Summers in Tokyo are always brutal, but amid climate change they’re getting worse. Average temperatures in the city have climbed 2.9 degrees Celsius since 1900, more than three times the global average. During the Olympics, temperatures have consistently topped 32 degrees Celsius, (90 degrees Fahrenheit), with high humidity and heat indexes in the high-30s Celsius (about 100 degrees Fahrenheit). “Japan and Tokyo, in particular, are a microcosm for global warming,” one scientist told ABC News. “They probably give us a little more of a vision into what’s coming in the future.”

Medvedev—who won his match against Fognini but later lost in the quarterfinals to Spain’s Pablo Carreno—is hardly the only athlete to suffer the Olympics heat. That same Wednesday, Spanish tennis player Paula Badosa was taken off the court in a wheelchair due to heat stroke. The previous Friday, Russian archer Svetlana Gomboeva had fainted. And just yesterday, American golfer Lexi Thompson’s caddie, Jack Fulghum, had to be helped off the course after nearly passing out.

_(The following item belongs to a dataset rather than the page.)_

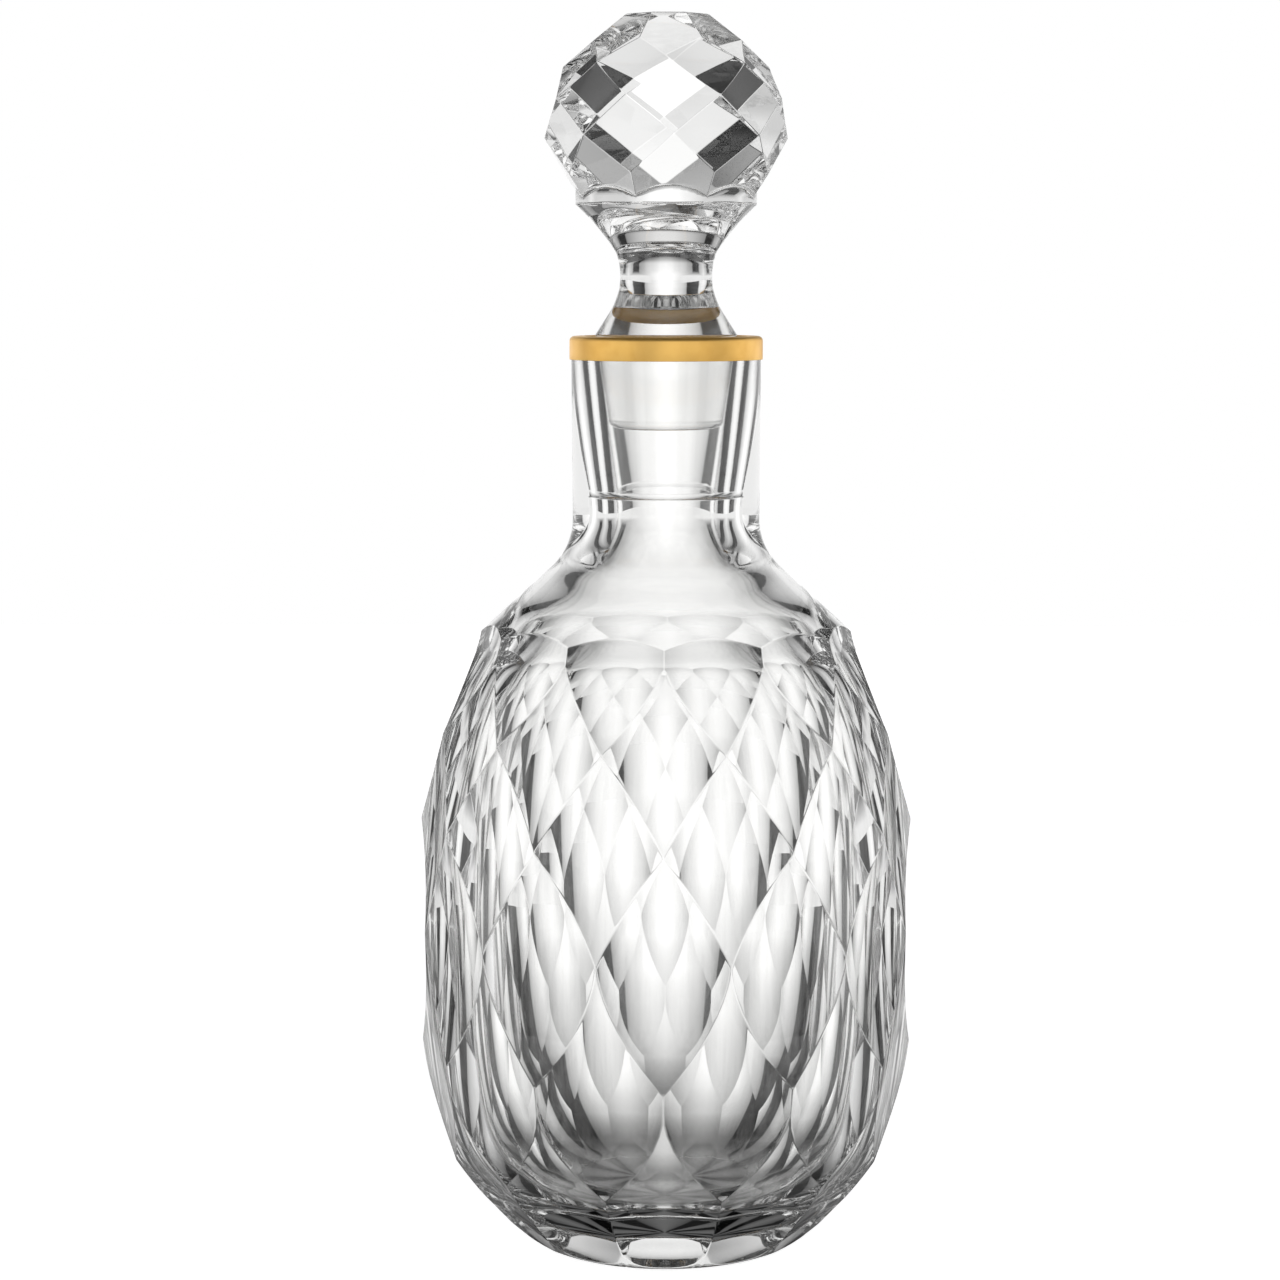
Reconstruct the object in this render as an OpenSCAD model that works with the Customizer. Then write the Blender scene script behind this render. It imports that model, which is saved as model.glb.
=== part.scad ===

The Olympics remind us that climate change is truly a story for every beat. It’s a health story. It’s a sports story. In climate news, we so often focus on macro effects: monster storms, devastated neighborhoods and countryside, so many billions of dollars lost in damages. It’s sobering to remember that the climate emergency is also a story about our bodies, the conditions we humans are made to take and those we are not. As the renowned climate author Bill McKibben wrote recently for The New Yorker: “In the end, we’re not collections of constructs or ideas or images or demographics but collections of arteries and organs and muscles,” he wrote, “and those are designed to operate within a finite range of temperatures.”

It might seem an obvious point. But it’s one that every person on the planet will understand viscerally. In our journalism, it’s a part of the climate story we should tell more often.

NEWS FROM US

The climate connection, made easy. Evidence of climate change is all around us, but too often climate is absent from extreme weather reporting. CCNow has assembled a handy guide to help set your coverage straight. Print it out, pin it at your desk, email it to colleagues, share it with everyone in your newsroom. (We promise, making the connection is WAY easier than you think!) Check it out…

ESSENTIAL CLIMATE COVERAGE

“A good start,” they say. The US Senate’s $1 trillion bipartisan infrastructure deal contains some $150 billion to expand and bolster clean energy and boost climate resiliency across the country. But many central tenets of President Joe Biden’s climate plan are missing. The White House and other Democrats have pledged to do more with a $3.5 trillion deal soon, but its passage is far from secure. From the Associated Press…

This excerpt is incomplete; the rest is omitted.